→ **Exercise objective**: Return verbatim everything from the first line through the line that contains "return_bricks = 10; // [4:1:24]", and stop there.
BEGIN Data section
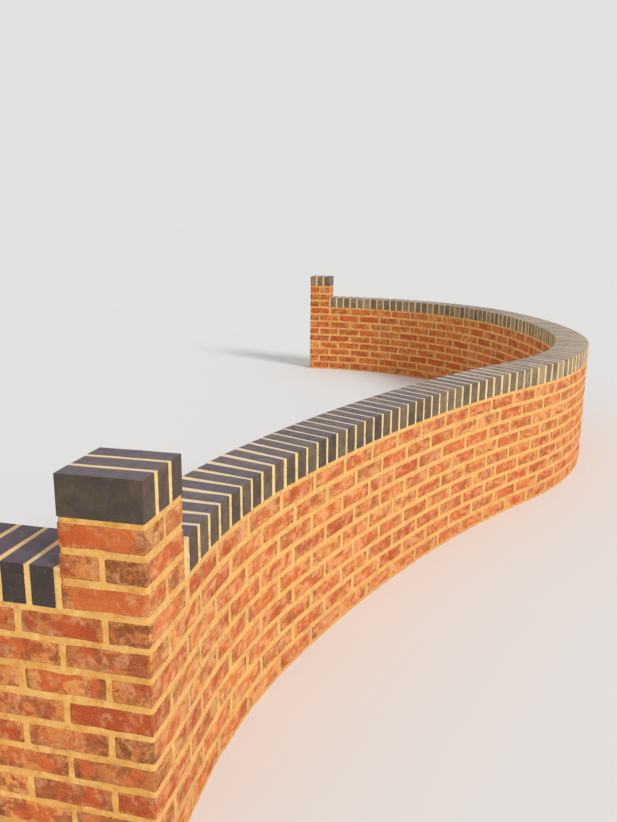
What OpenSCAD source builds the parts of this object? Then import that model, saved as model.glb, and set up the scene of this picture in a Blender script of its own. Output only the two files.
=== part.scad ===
// Brick garden wall that curves round a raised terrace, with a straight return and three piers.
// Plan: the corner pier stands on the origin, the straight return runs from it along minus X,
// and the curved wall leaves its rear face along plus Y and bends round to the far pier.

/* [Brick] */
// Length of one brick, which is also the thickness of the wall
brick_l = 215; // [200:1:230]
// Width of one brick, which is also the height of the coping, because its bricks stand on edge
brick_w = 102.5; // [95:0.5:110]
// Height of one brick
brick_h = 65; // [50:1:73]
// Thickness of a mortar joint
joint = 10; // [6:1:12]

/* [Heights] */
// Courses of brickwork under the coping of the wall
wall_courses = 9; // [6:1:12]
// Courses that a pier rises above the brickwork of the wall before its cap
pier_extra_courses = 3; // [2:1:6]

/* [Straight return] */
// Bricks along the front of one course, with both of its piers
return_bricks = 10; // [4:1:24]

/* [Curved wall] */
// Angle by which the wall leans towards the terrace where it leaves the corner pier
leave_turn = 4; // [0:0.5:6]
// Radius of the first bend, which hollows the garden face
bend_1_radius = 2500; // [1500:50:4000]
// Angle that the first bend turns through, towards the garden
bend_1_turn = 18.5; // [10:0.5:24]
// Radius of the second bend, which is nearly straight
bend_2_radius = 6800; // [5000:100:9000]
// Angle that the second bend turns through, towards the garden
bend_2_turn = 19; // [10:0.5:24]
// Radius of the third bend, where the garden face begins to bulge
bend_3_radius = 2250; // [1500:50:4000]
// Angle that the third bend turns through, towards the terrace
bend_3_turn = 41.5; // [30:0.5:50]
// Radius of the fourth bend, along the side of the bulge
bend_4_radius = 3900; // [2500:50:5000]
// Angle that the fourth bend turns through, towards the terrace
bend_4_turn = 20; // [10:0.5:30]
// Radius of the fifth bend, which brings the wall round to the far pier
bend_5_radius = 2100; // [1500:50:3000]
// Angle that the fifth bend turns through, towards the terrace
bend_5_turn = 62; // [45:0.5:70]

/* [Hidden] */
// A course is one brick and the bed joint under it
course = brick_h + joint;
wall_thickness = brick_l;
pier_side = brick_l;
half_wall = wall_thickness / 2;
half_pier = pier_side / 2;

// Heights above the underside of the lowest bed joint
wall_body_top = wall_courses * course + joint;
coping_top = wall_body_top + brick_w;
pier_body_top = (wall_courses + pier_extra_courses) * course + joint;
cap_top = pier_body_top + brick_w;

// Clear length of the straight return between its two piers
return_length = return_bricks * (brick_l + joint) - joint - 2 * pier_side;
end_pier_x = -(return_length + pier_side);

// Each bend is its radius on the centre line, its turn with left positive, and its number of bays
bends = [
    [bend_1_radius, -bend_1_turn, 2],
    [bend_2_radius, -bend_2_turn, 3],
    [bend_3_radius, bend_3_turn, 3],
    [bend_4_radius, bend_4_turn, 2],
    [bend_5_radius, bend_5_turn, 4]
];
first_bend = 0;
last_bend = len(bends) - 1;
square_heading = 90;

// The wall starts flush with the garden side of the corner pier, in the plane of its rear face
wall_start = [half_pier - half_wall * cos(leave_turn), half_pier];
// The first bay is built this far into the pier's place and then cut flush with its rear face
bonding_length = 15;

function radius(n) = bends[n][0];
function turn(n) = bends[n][1];
function side(n) = sign(turn(n));
function left_of(angle) = [-sin(angle), cos(angle)];
// Heading of the centre line where bend n starts, and where the last one ends
function heading(n) = n == 0 ? square_heading + leave_turn : heading(n - 1) + turn(n - 1);
function bend_start(n) = n == 0 ? wall_start : bend_centre(n - 1) - spoke(n - 1, heading(n));
function bend_centre(n) = bend_start(n) + spoke(n, heading(n));
// From the centre line to the centre of bend n, where the wall has this heading
function spoke(n, angle) = side(n) * radius(n) * left_of(angle);

// One bay is its bend and its place within the bend
bays = [for (n = [first_bend:last_bend]) for (k = [0:bends[n][2] - 1]) [n, k]];
last_bay = len(bays) - 1;
function bay_name(i) = str("curved_wall_bay_", i + 1);
function bay_coping_name(i) = str("curved_coping_bay_", i + 1);

wall_end = bend_start(last_bend + 1);
end_heading = heading(last_bend + 1);

brick_colour = [0.80, 0.42, 0.27];
blue_brick_colour = [0.31, 0.31, 0.36];
arc_facets = 360;

// A pier is one brick square
module pier_block(bottom, top) {
    translate([-half_pier, -half_pier, bottom])
        cube([pier_side, pier_side, top - bottom]);
}

module pier_shaft() {
    color(brick_colour)
        pier_block(0, pier_body_top);
}

// Three bricks on edge, level with the faces of the shaft
module pier_cap() {
    color(blue_brick_colour)
        pier_block(pier_body_top, cap_top);
}

// The far pier stands square with the end of the wall, in line with both of its faces
module at_far_pier() {
    translate([wall_end.x, wall_end.y, 0])
        rotate([0, 0, end_heading])
            translate([half_pier, 0, 0])
                children();
}

module at_end_pier() {
    translate([end_pier_x, 0, 0])
        children();
}

module return_block(bottom, top) {
    translate([-half_pier - return_length, -half_wall, bottom])
        cube([return_length, wall_thickness, top - bottom]);
}

module return_wall() {
    color(brick_colour)
        return_block(0, wall_body_top);
}

module return_coping() {
    color(blue_brick_colour)
        return_block(wall_body_top, coping_top);
}

// The stretch of bend n between two shares of its turn, from bottom to top
module bend_block(n, from, to, bottom, top) {
    centre = bend_centre(n);
    first_spoke = heading(n) + turn(n) * from - side(n) * square_heading;
    sweep = abs(turn(n)) * (to - from);
    start_angle = side(n) > 0 ? first_spoke : first_spoke - sweep;
    translate([centre.x, centre.y, bottom])
        rotate([0, 0, start_angle])
            rotate_extrude(angle = sweep, $fn = arc_facets)
                translate([radius(n) - half_wall, 0])
                    square([wall_thickness, top - bottom]);
}

// One bay of the curved wall; the first one is cut flush with the corner pier
module curved_block(i, bottom, top) {
    n = bays[i][0];
    share = 1 / bends[n][2];
    from = bays[i][1] * share;
    if (i == 0) {
        lead_in = bonding_length / (radius(n) * abs(turn(n)) * PI / 180);
        difference() {
            bend_block(n, from - lead_in, from + share, bottom, top);
            translate([-pier_side, -half_pier, bottom - joint])
                cube([2 * pier_side, pier_side, top - bottom + 2 * joint]);
        }
    } else {
        bend_block(n, from, from + share, bottom, top);
    }
}

module curved_wall_bay(i) {
    color(brick_colour)
        curved_block(i, 0, wall_body_top);
}

module curved_coping_bay(i) {
    color(blue_brick_colour)
        curved_block(i, wall_body_top, coping_top);
}

pier_shaft();  // corner_pier_shaft
pier_cap();  // corner_pier_cap
at_far_pier() pier_shaft();  // far_pier_shaft
at_far_pier() pier_cap();  // far_pier_cap
at_end_pier() pier_shaft();  // end_pier_shaft
at_end_pier() pier_cap();  // end_pier_cap
return_wall();
return_coping();
for (i = [0:last_bay]) {
    curved_wall_bay(i);
    curved_coping_bay(i);
}
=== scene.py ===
from math import cos, pi, radians, sin, tan

import bpy
import numpy as np
from mathutils import Matrix, Vector


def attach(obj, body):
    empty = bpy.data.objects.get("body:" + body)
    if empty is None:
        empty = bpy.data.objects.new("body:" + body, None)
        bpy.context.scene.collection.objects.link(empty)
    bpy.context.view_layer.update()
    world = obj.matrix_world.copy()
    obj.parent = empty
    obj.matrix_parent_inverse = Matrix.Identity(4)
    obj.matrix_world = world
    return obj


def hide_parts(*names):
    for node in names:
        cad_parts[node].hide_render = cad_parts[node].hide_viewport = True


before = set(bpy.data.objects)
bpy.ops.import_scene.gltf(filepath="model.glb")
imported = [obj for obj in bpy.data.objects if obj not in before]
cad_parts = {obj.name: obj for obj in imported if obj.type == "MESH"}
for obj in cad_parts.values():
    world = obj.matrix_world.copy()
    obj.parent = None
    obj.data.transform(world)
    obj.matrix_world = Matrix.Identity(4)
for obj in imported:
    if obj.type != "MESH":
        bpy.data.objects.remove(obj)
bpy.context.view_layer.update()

# Line of the wall, pegged out in metres before a brick is laid. The corner pier stands on the origin,
# the return runs from it along minus X, and the curved wall leaves its rear face and swings through
# five bends to the far pier. Turns to the left are positive, and the inner side is on the left.
brick_length = 0.215
brick_width = 0.1025
brick_height = 0.065
joint = 0.010
course = brick_height + joint
wall_courses = 9
pier_courses = 12
half_wall = brick_length / 2
half_joint = joint / 2
bends = [(2.50, -18.5), (6.80, -19.0), (2.25, 41.5), (3.90, 20.0), (2.10, 62.0)]
bays_in_bend = [2, 3, 3, 2, 4]
lean_at_start = 4.0


class Line:
    """A line on the ground of straight and curved stretches, with its open side to one hand."""

    def __init__(self, start, heading, stretches, zero=0.0, open_side=1):
        self.open_side = open_side
        self.starts = []
        self.points = []
        self.headings = []
        self.curves = []
        along = zero
        point = np.array(start, float)
        heading = radians(heading)
        for length, turn in stretches:
            curve = radians(turn) / length if length else 0.0
            self.starts.append(along)
            self.points.append(point)
            self.headings.append(heading)
            self.curves.append(curve)
            chord = length * np.sinc(curve * length / 2 / pi)
            middle = heading + curve * length / 2
            point = point + chord * np.array([cos(middle), sin(middle)])
            heading += radians(turn)
            along += length

    def at(self, along):
        """Points on the line at these distances along it, and the direction outwards there."""
        along = np.atleast_1d(np.asarray(along, float))
        n = np.searchsorted(self.starts, along, side="right") - 1
        n = np.clip(n, 0, len(self.starts) - 1)
        run = along - np.array(self.starts)[n]
        bend = np.array(self.curves)[n] * run
        middle = np.array(self.headings)[n] + bend / 2
        chord = run * np.sinc(bend / 2 / pi)
        step = np.stack([np.cos(middle), np.sin(middle)], -1)
        point = np.array(self.points)[n] + chord[:, None] * step
        heading = np.array(self.headings)[n] + bend
        out = self.open_side * np.stack([-np.sin(heading), np.cos(heading)], -1)
        return point, out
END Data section
→ **Complete output**:
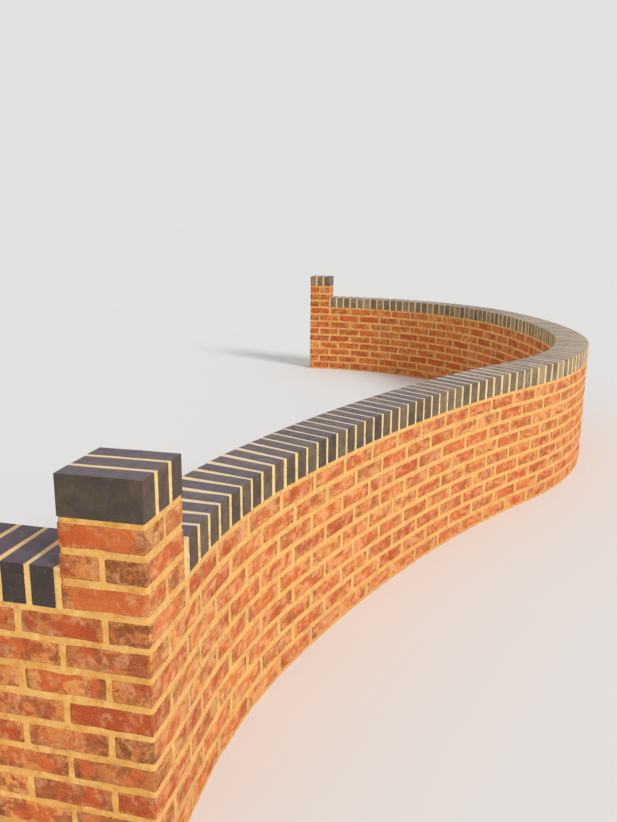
What OpenSCAD source builds the parts of this object? Then import that model, saved as model.glb, and set up the scene of this picture in a Blender script of its own. Output only the two files.
=== part.scad ===
// Brick garden wall that curves round a raised terrace, with a straight return and three piers.
// Plan: the corner pier stands on the origin, the straight return runs from it along minus X,
// and the curved wall leaves its rear face along plus Y and bends round to the far pier.

/* [Brick] */
// Length of one brick, which is also the thickness of the wall
brick_l = 215; // [200:1:230]
// Width of one brick, which is also the height of the coping, because its bricks stand on edge
brick_w = 102.5; // [95:0.5:110]
// Height of one brick
brick_h = 65; // [50:1:73]
// Thickness of a mortar joint
joint = 10; // [6:1:12]

/* [Heights] */
// Courses of brickwork under the coping of the wall
wall_courses = 9; // [6:1:12]
// Courses that a pier rises above the brickwork of the wall before its cap
pier_extra_courses = 3; // [2:1:6]

/* [Straight return] */
// Bricks along the front of one course, with both of its piers
return_bricks = 10; // [4:1:24]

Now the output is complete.